Regardless, the two serve to keep the house toasty, even on cold, rainy days. The second floor is connected to the sunroom through the open-loft master bedroom, and heat spreads to the downstairs front of the house through a short hallway. And Denevan says he received $12,000 in state and federal tax credits available at that time for his improvements.
Reducing Pollution Costs
Jerry Martin, spokesman for California's Air Resources Board with the Cal/EPA, says that wood-burning stoves are more polluting than natural gas burning.
"From an economic standpoint, with the high cost of natural gas right now, a wood-burning stove would save you money," Martin says. "But it would probably increase the amount of pollution in the home."
The reason for the pollution, he says, is the amount of particulate, or soot, wood-burning fires emit in the air. Natural gas emits less, but, he says, they still don't know much about the specific harmful byproducts natural gas burning can emit. Nevertheless, he says he wouldn't recommend a wood-burning stove to someone with respiratory or heart problems.
Denevan says he is aware of concerns about pollution caused by wood-burning stoves. He uses, and also sells, firewood that he collects from construction sites, scraps that would otherwise end up in a landfill. In fact, most of his house, as well as his back patio, is built with 5 miles of scrap wood and millions of used nails he collected throughout the six years he spent remodeling the house.
"Everything pollutes," Schiavo says to explain the trade-offs Denevan makes, as everyone does, to preserve the environment. "It's just a matter of how much. The solar home, overall, is still taking a much lighter approach than an average home," when it comes to environmental impacts.
Working to preserve the environment can pay off now, as well as in the future, too. The Kellys' and Denevan's foresight shows on the savings they make in energy costs.
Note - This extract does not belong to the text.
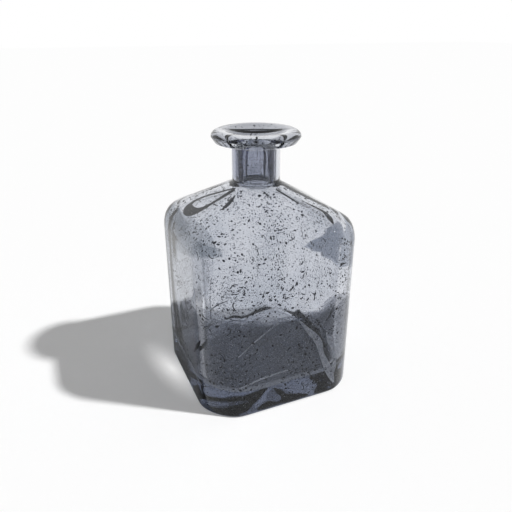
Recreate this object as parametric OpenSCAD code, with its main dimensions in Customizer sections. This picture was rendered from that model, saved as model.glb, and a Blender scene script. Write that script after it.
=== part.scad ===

In February, the Denevans had a PG&E bill of $158: $75 for 933 kilowatts of electricity and $83 for 49 therms of gas. The Kellys' PG&E bill for the same month was $147: $61 for 675 kilowatts of electricity and $78 for 47 therms of gas.
According to PG&E spokesman Scott Blakey, the average residential February PG&E bill in California was about $172: $59 for electricity (a price that is fixed) and $113 for gas (a price that is deregulated and changes.) That is an average of all residences of all sizes in all climates, not of 3,000-square-foot homes in Northern California.
Energy efficiency and solar energy are not just ways to get through the current power crisis, but also ways to get through the even bigger power crisis looming ahead, when nonrenewable energy sources are gone, Schiavo says.
"In industrial countries, 90 percent of all energy is from nonrenewable sources," he says. "To me, it's just foolish. Rather than waste, why not use the sun? It comes to us free."